TOKYO—The Bank of Japan offered on Wednesday its most optimistic view of the country’s regional economy in more than eight years, in a sign of its confidence that a recent resurgence in coronavirus infections would not derail the country’s fragile recovery.
The upbeat assessment heightens the chance the BOJ will revise up its growth and price forecasts for the year beginning in April in fresh projections due next week.
“Japan’s economy is picking up as a trend, although it remains in a severe state due to the impact of the coronavirus pandemic,” BOJ Governor Haruhiko Kuroda said in a speech to the bank’s regional branch managers on Wednesday.

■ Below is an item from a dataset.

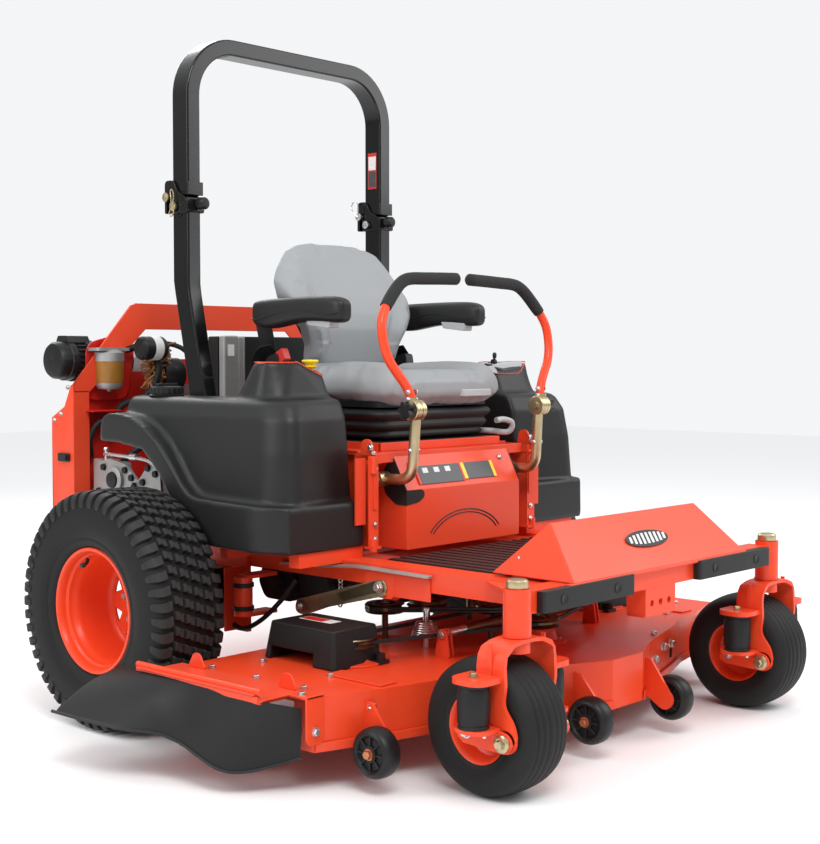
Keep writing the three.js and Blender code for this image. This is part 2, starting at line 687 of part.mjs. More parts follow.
function beltOutline(radius) {
  const hull = [];
  const lean = Math.atan2(SPINDLES[2][2] - SPINDLES[1][2], SPINDLES[2][1]);
  const arcs = [
    [SPINDLES[1], -Math.PI / 2 - lean, -Math.PI / 2 + lean],
    [SPINDLES[2], -Math.PI / 2 + lean, Math.PI / 2],
    [SPINDLES[0], Math.PI / 2, (3 * Math.PI) / 2 - lean],
  ];
  arcs.forEach(([[, x, y], from, to]) => {
    const steps = Math.max(3, Math.round(Math.abs(to - from) / 0.2));
    for (let i = 0; i <= steps; i += 1) {
      const angle = from + ((to - from) * i) / steps;
      hull.push([x + radius * Math.cos(angle), y + radius * Math.sin(angle)]);
    }
  });
  return hull;
}

function spindleCover(side) {
  const outer = block(side * 486, side * 662, -694, -427, DECK.top + GAP, 328);
  const room = block(side * 470, side * 657, -689, -432, DECK.top - 10, 323);
  const beltSlot = block(side * 470, side * 570, -780, -660, DECK.top - 10, 304);
  return cut(outer, room, beltSlot);
}

// The rubber deflector over the discharge mouth, hung from its hinge plate.
function dischargeFlap() {
  const section = [
    [-1010, 244], [-1004, 256], [-1050, 250], [-1120, 220], [-1170, 160], [-1184, 150], [-1176, 142],
    [-1110, 206], [-1040, 236],
  ];
  const flap = prism("y", section, -840, -262);
  const skirt = prism("y", [[-1004, 256], [-1012, 256], [-1020, 70], [-1012, 70]], -852, -840);
  return join(flap, skirt);
}

function liftRockshaft() {
  const shaft = cylinder("x", LIFT.radius, -452, 452, [LIFT.y, LIFT.z]);
  const arms = SIDES.map(([side]) => {
    const section = [[LIFT.y - 24, 392], [LIFT.y - 20, 426], [LIFT.y + 20, 428], [-330, 344], [-330, 312], [-356, 312]];
    return prism("x", section, side * 442, side * 452);
  });
  return join(shaft, ...arms);
}

// ---- small controls -----------------------------------------------------------------------
function ptoKnob() {
  return join(
    cylinder("z", 20, 990, 1010, [-400, -332]),
    cylinder("z", 7, 978, 994, [-400, -332]),
  );
}

function throttleLever() {
  return join(
    cylinder("x", 9, 470, 482, [-275, 1001]),
    prism("x", [[-281, 1001], [-284, 1028], [-275, 1032], [-267, 1030], [-269, 1001]], 472, 480),
  );
}

// ---- assembly -----------------------------------------------------------------------------
place("frame_weldment", frame(), orangePaint());
place("foot_mat", footMat(), rubber());
place("footrest_panel", footrest(), orangePaint());
place("control_tower", controlTower(), orangePaint());
for (const [side, hand] of SIDES) {
  place(`front_bumper_pad_${hand}`, bumperPad(side), rubber());
  place(`caster_yoke_${hand}`, casterYoke(side), orangePaint());
  place(`caster_arm_${hand}`, casterArm(side), orangePaint());
  place(`caster_damper_${hand}`, casterDamper(side), rubber());
  place(`caster_tyre_${hand}`, casterTyre(side), rubber());
  place(`caster_rim_${hand}`, casterRim(side), orangePaint());
  place(`rear_tyre_${hand}`, rearTyre(side), rubber());
  place(`rear_rim_${hand}`, rearRim(side), orangePaint());
  place(`wheel_motor_${hand}`, wheelMotor(side), blackPaint());
  place(`rops_post_${hand}`, ropsPost(side), blackPaint());
  place(`pod_${hand}`, pod(side), blackPlastic());
  place(`fuel_cap_${hand}`, fuelCap(side), blackPlastic());
  place(`steering_lever_${hand}`, steeringLever(side), zinc());
  place(`lever_grip_${hand}`, leverGrip(side), blackPaint());
  place(`armrest_${hand}`, armrest(side), blackPlastic());
  place(`spindle_cover_${hand}`, spindleCover(side), blackPlastic());
}
place("rops_hoop", ropsHoop(), blackPaint());
place("seat_base", seatBase(), blackPlastic());
place("seat_cushion", seatCushion(), greyVinyl());
place("seat_back", seatBack(), greyVinyl());
place("engine", engine(), silver());
place("air_cleaner", airCleaner(), blackPlastic());
place("radiator", radiator(), blackPaint());
place("rear_guard", rearGuard(), orangePaint());
place("deck_shell", deckShell(), orangePaint());
place("discharge_flap", dischargeFlap(), rubber());
place("deck_belt", deckBelt(), rubber());
place("lift_rockshaft", liftRockshaft(), zinc());
for (const [where, x, y] of SPINDLES) {
  place(`blade_${where}`, blade(x, y), blackPaint());
  place(`spindle_pulley_${where}`, spindlePulley(x, y), bronze());
}
for (const [where, x, y] of WHEELS) place(`anti_scalp_${where}`, antiScalpWheel(x, y), blackPlastic());
place("pto_knob", ptoKnob(), surface(0xe8b321, 0.4));
place("throttle_lever", throttleLever(), blackPlastic());

// The origin goes to the bottom centre of the machine's box.
const bounds = new THREE.Box3().setFromObject(group, true);
const centre = bounds.getCenter(new THREE.Vector3());
group.children.forEach((mesh) => mesh.geometry.translate(-centre.x, -centre.y, -bounds.min.z));

export default group;
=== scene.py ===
"""Looks for the zero turn mower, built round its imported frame.

Lengths are millimetres from the machine's own datum: x = 0 on the centreline, y = 0 at the
rear axle and z = 0 on the ground, with the front towards -Y and the driver's right at -X.
"""
import math

import bmesh
import bpy
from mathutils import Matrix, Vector


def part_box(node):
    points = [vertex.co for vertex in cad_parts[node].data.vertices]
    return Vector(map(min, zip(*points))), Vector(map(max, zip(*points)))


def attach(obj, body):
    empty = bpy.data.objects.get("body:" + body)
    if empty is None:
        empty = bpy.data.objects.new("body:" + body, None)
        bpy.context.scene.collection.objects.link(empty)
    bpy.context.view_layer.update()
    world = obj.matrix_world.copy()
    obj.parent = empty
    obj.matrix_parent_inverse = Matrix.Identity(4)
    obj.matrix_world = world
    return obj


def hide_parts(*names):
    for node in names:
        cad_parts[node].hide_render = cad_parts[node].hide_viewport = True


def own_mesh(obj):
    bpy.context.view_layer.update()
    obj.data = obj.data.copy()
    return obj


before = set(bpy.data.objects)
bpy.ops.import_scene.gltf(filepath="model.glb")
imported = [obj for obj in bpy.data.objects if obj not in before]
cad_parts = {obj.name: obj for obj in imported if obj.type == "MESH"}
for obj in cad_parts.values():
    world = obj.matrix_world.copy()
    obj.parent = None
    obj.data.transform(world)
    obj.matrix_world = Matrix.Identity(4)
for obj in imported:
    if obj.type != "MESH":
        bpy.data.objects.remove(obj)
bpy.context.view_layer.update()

MM = 0.001
RIGHT, LEFT = -1, 1
HANDS = ((RIGHT, "right"), (LEFT, "left"))

right_low, right_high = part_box("rear_tyre_right")
left_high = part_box("rear_tyre_left")[1]
ORIGIN = Vector(((right_low.x + left_high.x) / 2, (right_low.y + right_high.y) / 2, 0))

AXLE_Z = 330
REAR_MID = 804.5
CASTER_X, CASTER_Y, CASTER_TRAIL, CASTER_R = 579, -1209, 60, 165
PIVOT_Y, PIVOT_Z = -1254, 156
SPINDLES = (("right", -545, -638), ("middle", 0, -820), ("left", 545, -638))
GAUGE_WHEELS = (("outer_right", -782, -956), ("inner_right", -204, -1150),
                ("inner_left", 146, -1166), ("outer_left", 782, -956))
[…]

Kuroda also said consumer inflation was likely to gradually accelerate on an expected increase in demand.
In a sign rising energy and raw material costs were emerging as a fresh risk to Japan’s recovery, however, the Reuters Tankan poll showed on Wednesday manufacturers turned less positive about their business conditions in January.
The survey highlights the dilemma Japan faces as a country that relies heavily on fuel and food imports, making its economy vulnerable to the type of cost-push inflation now under way.

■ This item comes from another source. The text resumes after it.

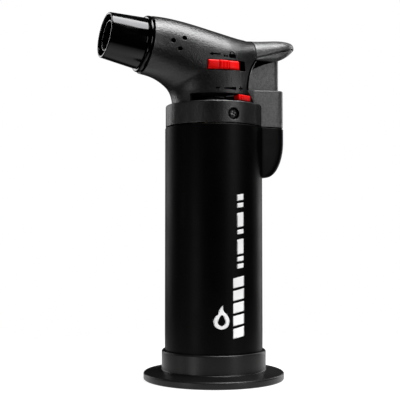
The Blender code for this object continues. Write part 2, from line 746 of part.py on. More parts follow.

While rising inflation is welcome progress for the BOJ’s effort to achieve its 2 percent price target, there is a risk the higher cost of living could cool consumption and discourage firms from raising prices— pushing Japan back into deflation.
A separate survey showed that while service-sector sentiment improved in December, an index gauging the outlook worsened on uncertainty over the impact of the Omicron variant.
So far, the BOJ is taking such risks in stride.
In a quarterly report on regional Japan, the central bank raised its economic assessment for all nine regions—the first time it has done so since October 2013.
The assessment on consumption was also revised up for all nine regions for the first time since the BOJ began publishing the report in 2005.
“All of the regions said their economies were picking up or showing signs of a pick-up as the hit to service consumption from the pandemic eases somewhat,” the BOJ said in the report.
Japan’s economy shrank in the third quarter of last year as supply constraints and curbs on activity to contain the pandemic hit factory output and consumption.
Analysts expect growth to have rebounded in October-December and the current quarter as output and consumption pick up, though a recent spike in Omicron infections clouds the outlook.
The BOJ is widely expected to maintain ultra-loose policy but emphasize rising inflationary pressure that may shift the balance of risk on the price outlook.
With inflation distant from the BOJ’s 2 percent target, however, Governor Kuroda is likely to stress the central bank’s readiness to keep monetary settings loose.
While wholesale prices in November climbed to a record 9.0 percent from a year earlier, soft wage growth and consumption have kept core consumer inflation stuck at a more modest 0.5 percent in November.